Inside a London hospital last year, Prince Harry took a small prick to the finger to draw blood and sat back awaiting the results of his HIV test.
“Whether you’re a man, woman, gay, straight, black, white or whatever – even ginger – why wouldn’t you come in and have the test?” he told viewers watching him get tested live on camera on the British monarchy’s Facebook (Nasdaq:FB) page.
Within 60 seconds, the INSTI HIV test revealed Prince Harry had tested negative.
The Commonwealth connection between Prince Harry and the HIV test can be traced to Richmond-based BioLytical Laboratories Inc., which developed the point-of-care test the monarch used.

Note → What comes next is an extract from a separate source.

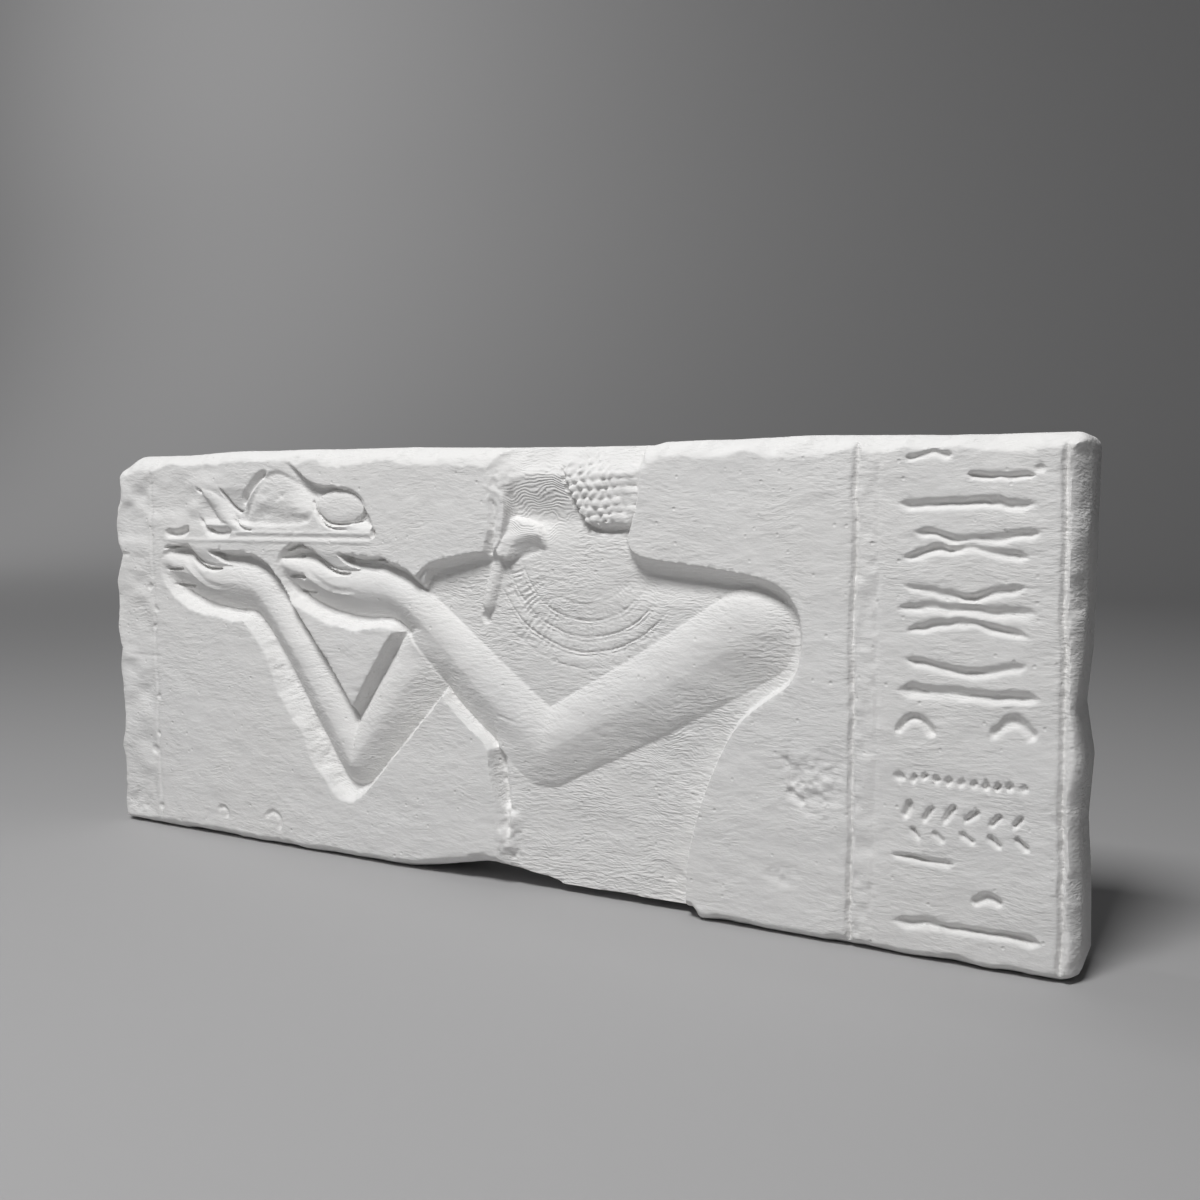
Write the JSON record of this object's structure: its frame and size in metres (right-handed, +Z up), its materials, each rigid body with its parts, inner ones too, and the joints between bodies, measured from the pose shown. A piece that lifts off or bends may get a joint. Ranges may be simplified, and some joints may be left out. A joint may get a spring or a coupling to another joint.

Its latest innovation, an HIV self-test that takes one minute to reveal results, launched in Europe late last year and in parts of Africa this year. While the minute-long point-of-care test requires users to attend a clinic or a hospital to have the testing done, the self-test can be done in one’s own home. Prices range from 26 to 29 euros ($38 to $43).
Rick Galli, BioLytical’s chief technology officer, said the company has been in discussions with Health Canada’s medical devices bureau about initiating a study for bringing the HIV self-test to the Canadian market.
“Depending on the scope and the size of the trials, these [clinical trials] can be several million dollars,” he said.
Instead, BioLytical is prioritizing markets in the developing world, such as Central America, South America and Asia.
BioLytical chief operating and financial officer Livleen Veslemes said the self-test is already gaining traction in Europe and Africa.
“On the commercial side, we’re meeting with large distributors, we’re meeting with our customers and we’re also launching the self-test into new countries for study,” she said.
A 2017 study conducted in Kenya showed promise for the African country, where 5.9% of the population has HIV. Between March and April, the Kenya Medical Research Institute examined 688 participants with varying levels of education and literacy in rural villages that might not have easy access to clinics where they could be tested.
When self-administered, the test was found to have negative readings that were accurate 98.89% of the time, and its positive results were 99% accurate.
While 57.1% of participants either had primary or no formal education, 97% said they found the test instructions easy to follow. Another 97% said they would use it again and 98% said they’d recommend it to a partner.
The INSTI test was originally meant for point-of-care use for community-based organizations before it expanded into hospitals, prisons, university health clinics and pharmacies. But Veslemes said budget cuts to health authorities throughout the globe meant not everyone was able to access the INSTI point-of-care tests so readily, creating an impetus to develop the self-test.
“It really lessens the burden on the health-care system when only those testing positive are going in for confirmatory testing.”
Meanwhile, Galli said the United Nations’ 90-90-90 initiative introduced three years ago to combat AIDS is also encouraging a lot of innovative testing models.
The initiative calls for 90% of people living with HIV to know their statuses by 2020.